L'aria dell'atmosfera inferiore, al contrario, che s'impregna delle evaporazioni umide del mare e della terra e in una certa misura si condensa affinché possa sostenere gli uccelli, non possiede se non animali nati dalle acque.
Ciò che c'è d'umido sostiene il corpo degli uccelli che si servono delle ali nel volare, come i pesci si servono di pinne, simili ad ali nel nuotare.
Ecco perché a ragion veduta lo Spirito di Dio, in quanto ispirava lo scrittore sacro, dice che gli uccelli nacquero dalle acque.

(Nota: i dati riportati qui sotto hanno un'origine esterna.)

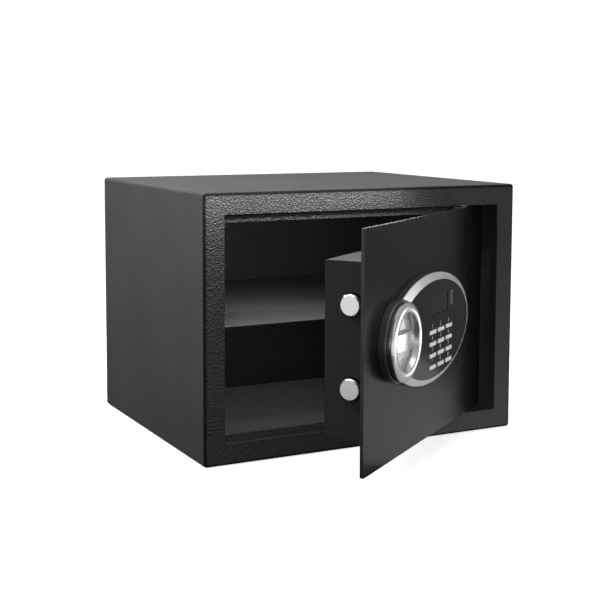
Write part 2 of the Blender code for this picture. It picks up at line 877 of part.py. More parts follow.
def keypad():
    panel = plate(
        "keypad_panel", oval(PANEL_CENTRE, PANEL_A - GAP, PANEL_B - GAP, 96), PANEL_LOW, PANEL_TOP,
        door_layout, "panel_plastic",
    )
    clear_of_boss(panel, 0, 20 * MM)
    below, above = PANEL_LOW - MM, PANEL_TOP + MM
    window = plate("window_hole", rounded(WINDOW_CENTRE, WINDOW_SIZE, MM), below, above, door_layout)
    lamp = plate("lamp_hole", rounded(LAMP_CENTRE, LAMP_SIZE, MM), below, above, door_layout)
    combine(panel, window)
    combine(panel, lamp)
    for name, place in key_places():
        size = grown(KEY_SIZE, GAP)
        hole = plate(f"key_hole_{name}", rounded(place, size, 0.8 * MM), below, above, door_layout)
        combine(panel, hole)
    plate(
        "display_window", rounded(WINDOW_CENTRE, grown(WINDOW_SIZE, -GAP), MM), 4.9 * MM, 6.1 * MM,
        door_layout, "lens",
    )
    plate(
        "lamp_lens", rounded(LAMP_CENTRE, grown(LAMP_SIZE, -GAP), MM), PANEL_LOW, 6.8 * MM,
        door_layout, "display",
    )
    plate(
        "display_module", rounded(WINDOW_CENTRE, grown(WINDOW_SIZE, -1.5 * MM), MM), 2.2 * MM,
        4.4 * MM, door_layout, "display",
    )
    board = plate(
        "keypad_board", oval(PANEL_CENTRE, PANEL_A - 3 * MM, PANEL_B - 3 * MM), 0.6 * MM, 1.6 * MM,
        door_layout, "board",
    )
    clear_of_boss(board, -MM, 5 * MM, BOSS_R + 2 * MM)
    middle = (KEY_FIRST[0] + KEY_PITCH[0], KEY_FIRST[1] - 1.5 * KEY_PITCH[1] + MM)
    mat = (2 * KEY_PITCH[0] + 19 * MM, 3 * KEY_PITCH[1] + 5 * MM)
    plate("key_mat", rounded(middle, mat, 3 * MM), 1.9 * MM, 2.5 * MM, door_layout, "rubber")


def keys():
    """Each key's origin is the middle of its own face."""
    for name, place in key_places():
        cap = box(
            f"key_{name}",
            (place[0] - KEY_SIZE[0] / 2, up(KEY_TOP), place[1] - KEY_SIZE[1] / 2),
            (place[0] + KEY_SIZE[0] / 2, up(KEY_LOW), place[1] + KEY_SIZE[1] / 2),
            door_layout,
            "silver_plastic",
            bevel=0.5 * MM,
            chosen=lambda middle, direction: abs(direction.y) > 0.9 or middle.y < -MM,
        )
        cap.data.shade_smooth()
        cap.data.set_sharp_from_angle(angle=math.radians(50))


# ---------------------------------------------------------------- electronics


def lock_board():
    low, high = Vector((-50 * MM, -131 * MM, 58 * MM)), Vector((5 * MM, -129.5 * MM, 112 * MM))
    board = box("lock_board", low, high, door_layout, "board")
    blocks = (
        ("relay", (-44 * MM, 64 * MM), (16 * MM, 12 * MM, 10 * MM)),
        ("socket", (-14 * MM, 96 * MM), (14 * MM, 8 * MM, 7 * MM)),
        ("sounder", (-20 * MM, 66 * MM), (12 * MM, 12 * MM, 6 * MM)),
    )
    for name, (x, z), (length, width, height) in blocks:
        block = box(
            name, (x, high.y - 0.5 * MM, z), (x + length, high.y + height, z + width), door_layout
        )
        add(board, block)


def keypad_cable():
    """A round loom from the keypad board, through the plate, down to the lock board."""
    start = Vector((CABLE_X, up(0.2 * MM), CABLE_Z))
    end = Vector((CABLE_X - 8 * MM, -128 * MM, 90 * MM))
    points = []
    for step in range(13):
        share = step / 12
        ease = share * share * (3 - 2 * share)
        y = start.y + (end.y - start.y) * min(1.0, 1.9 * share) + 7 * MM * math.sin(math.pi * share)
        points.append((start.x + (end.x - start.x) * ease, y, start.z + (end.z - start.z) * ease))
    tube("keypad_cable", points, 1.5 * MM, door_layout, "black_plastic")


def battery_parts():
    tray = box("battery_tray", TRAY_LOW, TRAY_HIGH, door_layout, "black_plastic")
    wall = Vector((TRAY_WALL, TRAY_WALL, TRAY_WALL))
    room = box(
        "tray_room", TRAY_LOW + wall, TRAY_HIGH - wall + Vector((0, 5 * MM, 0)), door_layout
    )
    combine(tray, room)
    middle = (TRAY_LOW.x + TRAY_HIGH.x) / 2
    y = TRAY_LOW.y + TRAY_WALL + GAP + CELL_R
    for number in range(CELLS):
        facing = 1 if number % 2 else -1
        z = CELL_FIRST_Z + number * CELL_PITCH
        profile = [
            (0, CELL_LENGTH / 2),
            (2.7 * MM, CELL_LENGTH / 2),
            (2.7 * MM, CELL_LENGTH / 2 - MM),
            (CELL_R - 0.6 * MM, CELL_LENGTH / 2 - MM),
            (CELL_R, CELL_LENGTH / 2 - 1.6 * MM),
            (CELL_R, -CELL_LENGTH / 2),
            (0, -CELL_LENGTH / 2),
        ]
        turned(
            f"battery_{number + 1}", profile, (middle, y, z), door_layout, "cell_wrap", 24,
            (0, facing * math.pi / 2, 0),
        )
    cover = box(
        "battery_cover",
        (TRAY_LOW.x, CASE_HIGH.y + GAP, TRAY_LOW.z),
        (TRAY_HIGH.x, CASE_HIGH.y + GAP + 2 * MM, TRAY_HIGH.z),
        door_layout,
        "black_plastic",
        bevel=0.8 * MM,
        chosen=lambda middle, direction: middle.y > -0.1 * MM,
    )
    inset = 2.5 * MM + GAP
    plug = box(
        "cover_plug",
        (TRAY_LOW.x + inset, CASE_HIGH.y - 1.4 * MM, TRAY_LOW.z + inset),
        (TRAY_HIGH.x - inset, CASE_HIGH.y + MM, TRAY_HIGH.z - inset),
        door_layout,
    )
    add(cover, plug)
    for number in range(3):
        z = TRAY_HIGH.z - (8 + 3 * number) * MM
        rib = box(
            f"cover_rib_{number}",
            (middle - 10 * MM, CASE_HIGH.y + MM, z),
            (middle + 10 * MM, CASE_HIGH.y + 3 * MM, z + 1.4 * MM),
            door_layout,
        )
        add(cover, rib)


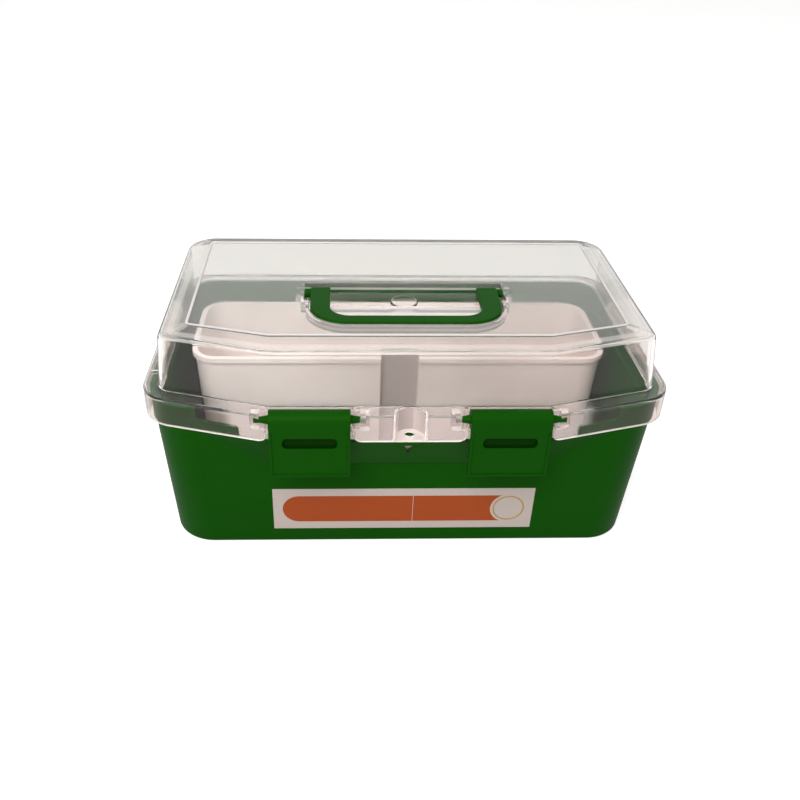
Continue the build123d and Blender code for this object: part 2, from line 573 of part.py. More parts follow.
# Carry handle, folded forwards into the recess
with BuildPart() as handle:
    arm_inner = HANDLE_HALF_LENGTH - HANDLE_ARM_WIDTH
    with BuildSketch(Plane.XY.offset(HANDLE_UNDER_Z)):
        with BuildSketch(mode=Mode.PRIVATE) as outer:
            with BuildLine():
                Polyline((-HANDLE_HALF_LENGTH, HANDLE_PIVOT_Y),
                         (-HANDLE_HALF_LENGTH, HANDLE_FRONT_Y),
                         (HANDLE_HALF_LENGTH, HANDLE_FRONT_Y),
                         (HANDLE_HALF_LENGTH, HANDLE_PIVOT_Y), close=True)
            make_face()
            fillet(outer.vertices().group_by(Axis.Y)[0], HANDLE_OUTER_R)
        with BuildSketch(mode=Mode.PRIVATE) as opening:
            bar_rear_y = HANDLE_FRONT_Y + HANDLE_BAR_DEPTH
            with BuildLine():
                Polyline((-arm_inner, HANDLE_PIVOT_Y), (-arm_inner, bar_rear_y),
                         (arm_inner, bar_rear_y), (arm_inner, HANDLE_PIVOT_Y), close=True)
            make_face()
            fillet(opening.vertices().group_by(Axis.Y)[0], HANDLE_INNER_R)
        add(outer.sketch)
        add(opening.sketch, mode=Mode.SUBTRACT)
    extrude(amount=HANDLE_THICKNESS)
    fillet(handle.faces().sort_by(Axis.Z)[-1].edges(), HANDLE_EDGE_R)
    for side in (-1, 1):
        rod_along_x(sorted((side * arm_inner, side * HANDLE_HALF_LENGTH)),
                    HANDLE_PIVOT_Y, HANDLE_PIVOT_Z, HANDLE_EYE_R)
        rod_along_x(sorted((side * HANDLE_HALF_LENGTH,
                            side * (HANDLE_HALF_LENGTH + HANDLE_PIN_LENGTH))),
                    HANDLE_PIVOT_Y, HANDLE_PIVOT_Z, HANDLE_PIN_R)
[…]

Queste, benché siano di una stessa natura, ebbero in sorte due zone differenti, cioè una inferiore per le acque che sono labili, e una superiore per l'aria ove soffiano i venti: quella destinata agli animali che nuotano, questa agli animali che volano.
Così pure vediamo che agli animali furono dati anche due sensi confacienti a questo elemento: l'odorato per fiutare i vapori, il gusto per assaggiare i liquidi.
In realtà, che noi possiamo percepire le acque e i venti anche con il tatto si deve al fatto che la sostanza compatta dalla terra risulta un miscuglio di tutti gli elementi, ma viene percepita maggiormente negli elementi più densi in modo che, toccandoli, si possono anche palpare.
Ecco perché, a proposito delle due parti più grandi del mondo, anche l'aria umida e l'acqua vengono riunite sotto il nome comprensivo di "terra", come è mostrato dal Salmo quando enumera tutte le realtà esistenti nelle regioni superiori dicendo al principio: Lodate il Signore dall'alto dei cieli, ( Sal 148,1 ) e tutte le altre realtà inferiori, dicendo al principio della seconda parte: Lodate il Signore dalla terra, ( Sal 148,7 ) ove sono nominati anche i venti delle bufere e tutti gli abissi e anche il fuoco di quaggiù che brucia chi lo tocca, poiché nasce dai moti dell'elemento terrestre e di quello liquido per trasformarsi poi a sua volta nell'altro elemento.
Sebbene, inoltre, con il salire in alto il fuoco mostri la sua tendenza naturale, non potrebbe tuttavia salire fino alla regione serena del cielo superiore perché, essendo sopraffatto dalla gran massa d'aria e trasformandosi in essa, si spegnerebbe.
Per conseguenza in questa regione del creato più corruttibile e più pesante è agitato da moti burrascosi adatti a temperare il freddo della terra per essere utile ai mortali e incutere ad essi terrore.
Poiché dunque il flusso delle onde e il soffio dei venti possono percepirsi anche per mezzo del tatto, la cui caratteristica è d'essere legato strettamente alla terra, per conseguenza anche gli stessi animali acquatici non solo si nutrono di alimenti terrestri, ma anche, specialmente gli uccelli, si riposano e si riproducono sulla terra; in effetti una parte dell'umidità che esala in vapori si estende anche al di sopra della terra.
Ecco perché la Scrittura, dopo aver detto: Le acque producano rettili dotati d'anima vivente e i volatili che volano al di sopra della terra, aggiunge esplicitamente: lungo il firmamento, ( Gen 1,20 ) inciso dal quale può apparire più chiaro quanto prima pareva oscuro.
In realtà non dice: "Nel firmamento del cielo", come aveva detto dei luminari, ma dice: I volatili che volano al di sopra della terra lungo il firmamento del cielo, cioè: "presso il firmamento, poiché questa nostra regione caliginosa e umida in cui volano gli uccelli è naturalmente contigua alla regione ove non possono volare e, in virtù della sua calma e serenità, fa già parte del firmamento del cielo.
Gli uccelli dunque volano sì nel cielo ma in questo che il Salmo denota globalmente con il nome di "terra".
Proprio in relazione a quel cielo in molti passi della Scrittura gli uccelli vengono chiamati "creature volanti del cielo", non tuttavia "nel firmamento", ma "lungo il firmamento".